Mark Alburger Dr. Mark Alburger was the Music Director, Conductor, and founder of the San Francisco Composers Chamber Orchestra. Mark was an eclectic American composer known for his postminimal, postpopular, and postcomedic sensibilities. He served as the Music Director of Goat Hall Productions / San Francisco Cabaret Opera, Editor-Publisher of 21st-Century Music Journal, an award-winning ASCAP composer of concert music published by New Music, an Instructor in Music Theory and Literature at Diablo Valley College, a Music Critic for Commuter Times, an author, musicologist, oboist, pianist, and recording artist.

Dr. Alburger studied oboe with Dorothy Freeman and played in student orchestras that were in association with George Crumb and Richard Wernick. He studied composition and musicology with Gerald Levinson, Joan Panetti, and James Freeman at Swarthmore College (B.A.), Karl Kohn at Pomona College, Jules Langert at Dominican College (M.A.), Tom Flaherty and Roland Jackson at Claremont Graduate School (Ph.D.), and Terry Riley.
       Since 1987, he had lived in the San Francisco Bay Area, where he initially produced a significant amount of vocal music with assembled texts. His works from this period included the opera "Mice and Men" (1992), the crisis-madrigal collection L.A. Stories (1993), the rap sheet For My Brother For My Brother (1997), and the hieratic Passion According to Saint Matthew (1997).

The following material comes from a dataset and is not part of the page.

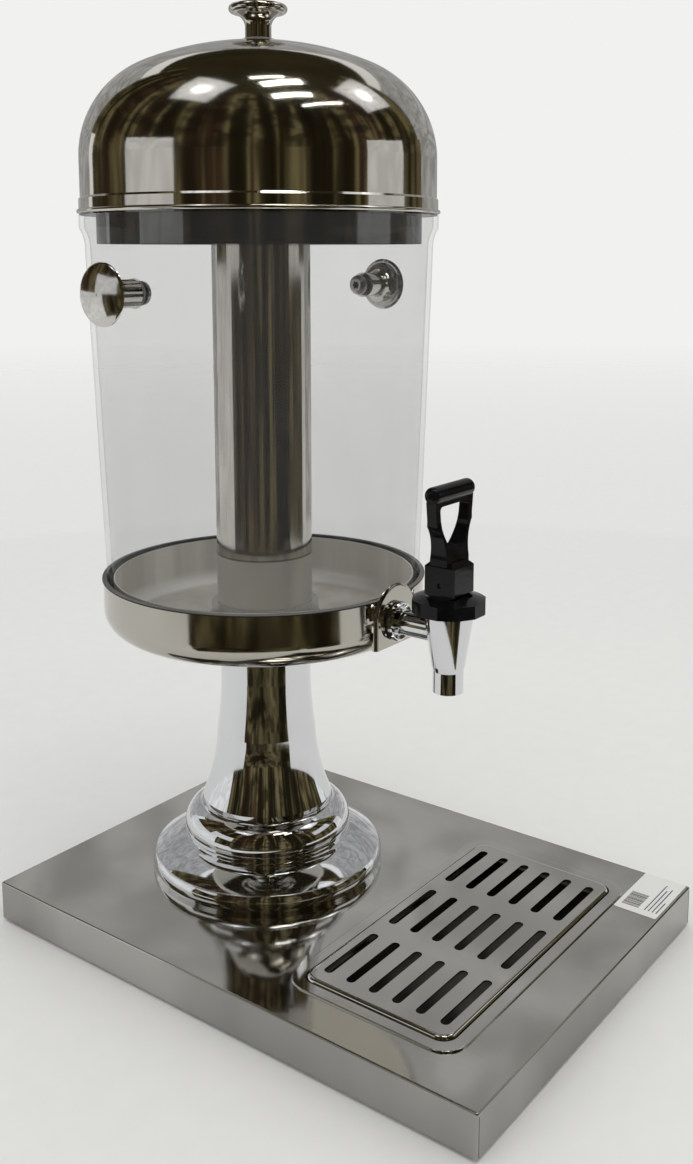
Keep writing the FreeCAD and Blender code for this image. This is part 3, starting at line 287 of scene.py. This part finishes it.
def plain_steel(name):
    """Turned fasteners, with faint tool marks."""
    material, tree = new_material(name)
    turned = tree.noise(1400, 2, (1, 1, 6))
    rough = tree.ramp(turned, (0.2, 0.22), (0.8, 0.38))
    tree.finish(Base_Color=tree.mix(turned, (0.50, 0.50, 0.49), (0.40, 0.40, 0.39)), Metallic=1.0,
                Roughness=rough, Normal=tree.bump((turned, 0.12, 0.00005)))
    return material


def black_plastic(name):
    """Gloss moulded plastic: a skin of shallow ripples, and handling marks that dull it."""
    material, tree = new_material(name)
    ripple = tree.noise(160, 3)
    marks = tree.ramp(tree.noise(75, 6, rough=0.7, twist=1.0), (0.45, 0.0), (0.70, 1.0))
    rough = tree.maths("ADD", tree.maths("MULTIPLY", marks, 0.10), 0.09)
    tree.finish(Base_Color=tree.mix(marks, (0.003, 0.003, 0.0035), (0.007, 0.007, 0.008)), Roughness=rough,
                Specular_IOR_Level=0.16, Coat_Weight=0.10, Coat_Roughness=0.05,
                Normal=tree.bump((ripple, 0.22, 0.00025)))
    return material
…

Since 1997, Dr. Alburger had gridded and troped compositions upon pre-existent compositions ranging from world music and medieval sources to contemporaries such as George Crumb and Philip Glass. To that date, he had written 16 concerti, 7 masses and oratorios, 12 preludes and fugues, 20 operas, 6 song cycles, and 9 symphonies -- a total of 500 opus numbers amounting to more than 800 individual pieces.

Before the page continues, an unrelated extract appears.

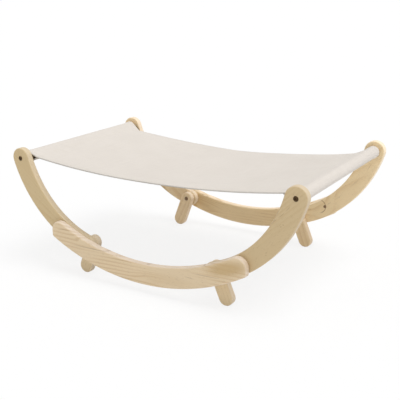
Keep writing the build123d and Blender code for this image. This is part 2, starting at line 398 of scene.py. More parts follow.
@dataclass(frozen=True)
class PineFinish:
    """Bare sanded pine: growth rings round a pith line, fibres along it, resin ticks and marks."""

    name: str
    pith_point: Point
    pith_direction: Point
    ring_width: float = 3.4 * MM
    waviness: float = 2.6 * MM
    contrast: float = 0.6
    sapwood: Colour = paint(230, 209, 175)
    latewood: Colour = paint(203, 170, 122)
    heartwood: Colour = paint(213, 180, 130)
    heart_radius: float = 22 * MM
    resin: Colour = paint(122, 84, 46)
    marks: tuple[Mark, ...] = ()
    # The board's tone: its own wood colour with painted light folded in.
    tone: Point = (1.0, 1.0, 1.0)
    board_middle: float = 0.0
    board_half: float = 7.5 * MM
    # Painted highlight on the edge faces: how much paler they turn, and how much of it shows.
    painted_rim_highlight_gain: Point = (1.02, 1.08, 1.30)
    rim_share: float = 0.0
    quiet: float = 0.12
    roughness: float = 0.58
    sway_fineness: Point = (2.2, 9, 9)
    ripple_fineness: Point = (14, 120, 120)
    patch_fineness: Point = (7, 26, 26)
    fibre_fineness: Point = (35, 1500, 1500)
    tone_fineness: Point = (5, 16, 16)
    tick_fineness: Point = (130, 1900, 1900)
    ripple_depth: float = 0.9 * MM

    def toned(self, colour: Colour) -> Colour:
        """Gives a colour times the board's tone, which carries painted light, with no part above the palest
        that bare wood reaches.
        """
        return (*(min(part * share, PALEST_WOOD) for part, share in zip(colour, self.tone)), 1.0)

    def pith_turn(self) -> Point:
        """Gives the turn that lays X along the pith, with Z kept near the board's depth."""
        along = Vector(self.pith_direction).normalized()
        depth = Vector((0, 1, 0)) if abs(along.y) < 0.9 else Vector((1, 0, 0))
        depth = (depth - along * depth.dot(along)).normalized()
        across = depth.cross(along)
        turn = Matrix((along, across, depth)).transposed().to_euler("XYZ")
        return (turn.x, turn.y, turn.z)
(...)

John Kendall Bailey John Kendall Bailey is an Associate Conductor with the San Francisco Composers Chamber Orchestra and is Principal Conductor and Chorus Master of the Trinity Lyric Opera, Music Director and Conductor of Voices of Musica Sacra, and Artistic Director of the San Francisco Song Festival. In 1994, Mr. Bailey founded the Berkeley Lyric Opera and served as its Music Director and Conductor until 2001. Since then he has been a guest conductor with the Oakland East Bay Symphony, Oakland Youth Orchestra, and Oakland Ballet, and music director and conductor for productions with North Bay Opera, Mission City Opera, Goat Hall Productions, Solo Opera, the Crowden School and Dominican University. From 2002-2006 he was the Chorus Master of the Festival Opera of Walnut Creek. Mr. Bailey is also a composer, and his works have been performed and commissioned in the Bay Area and abroad.

Mr. Bailey also maintains a busy performance schedule as a bass-baritone, oboist, and pianist, and has performed with the San Francisco, Santa Rosa, Oakland East Bay, Berkeley, Redding, Napa, Sacramento, and Prometheus symphonies, American Bach Soloists, Philharmonia Baroque Orchestra, the Midsummer Mozart and West Marin music festivals, San Francisco Bach Choir, Coro Hispano de San Francisco, Pacific Mozart Ensemble, California Vocal Academy, San Francisco Concerto Orchestra, Masterworks Chorale of San Mateo, Baroque Arts Ensemble, San Francisco Korean Master Chorale, the Master Sinfonia, the Mark Morris and Merce Cunningham dance companies, Goat Hall Productions, Opera Piccola, the Berkeley, Golden Gate, and Oakland Lyric Opera companies, and many other groups. He has recorded for the Harmonia Mundi, Koch International, Pro Musica, Wildboar, Centaur, and Angelus Music labels.

Mr. Bailey has been a pre-performance lecturer for the Oakland East Bay Symphony and the San Francisco Opera, a critic for the San Francisco Classical Voice, a writer of real-time commentary for the Concert Companion, and has taught conducting at the University of California at Davis.


Martha Stoddard, Associate Conductor earned her Bachelor of Arts degree at Humboldt State University and her Master of Music degree from San Francisco State University, where she studied flute, conducting and composition. She was named Program Director for the John Adams Young Composers Program at the Crowden Music Center in 2012 and has held the position of Artistic Director of the Oakland Civic Orchestra since 1997.She is Associate Conductor of the San Francisco Composers' Chamber Orchestra and Director of Instrumental Music at Lick-Wilmerding High School. Martha Stoddard Her most recent commissions include today's premiere and her Trio for Clarinet, Cello and Piano for the 2009 San Francisco Chamber Wind Festival at the San Francisco Conservatory. She has held the position of Artistic Director of the Oakland Civic Orchestra since 1997. Other recent conducting activities include engagements as Conductor for the John Adams Young Composers' Orchestration Workshops at the Crowden School, Musical Director for the operas Belfagor and Trap Door by Lisa Prosek, Guest Conductor for the San Francisco All City High School String Orchestra and the Santa Rosa Youth Symphony Summer Academy Orchestra. She has also served as an adjudicator for the San Francisco Conservatory of Music and Santa Cruz Youth Symphony Concerto Competitions. Ms. Stoddard is founding member and director of ChamberMix, and is a featured performer on alto flute in John Bilotta's Shadow Tree (Capstone Records CPS-8787) and in John Thow's Cantico (Palatino label #1001) Marika Kuzma, conductor, and as conductor for Janis Mercer's, Voices (Centuar Recordings, CPS 2951).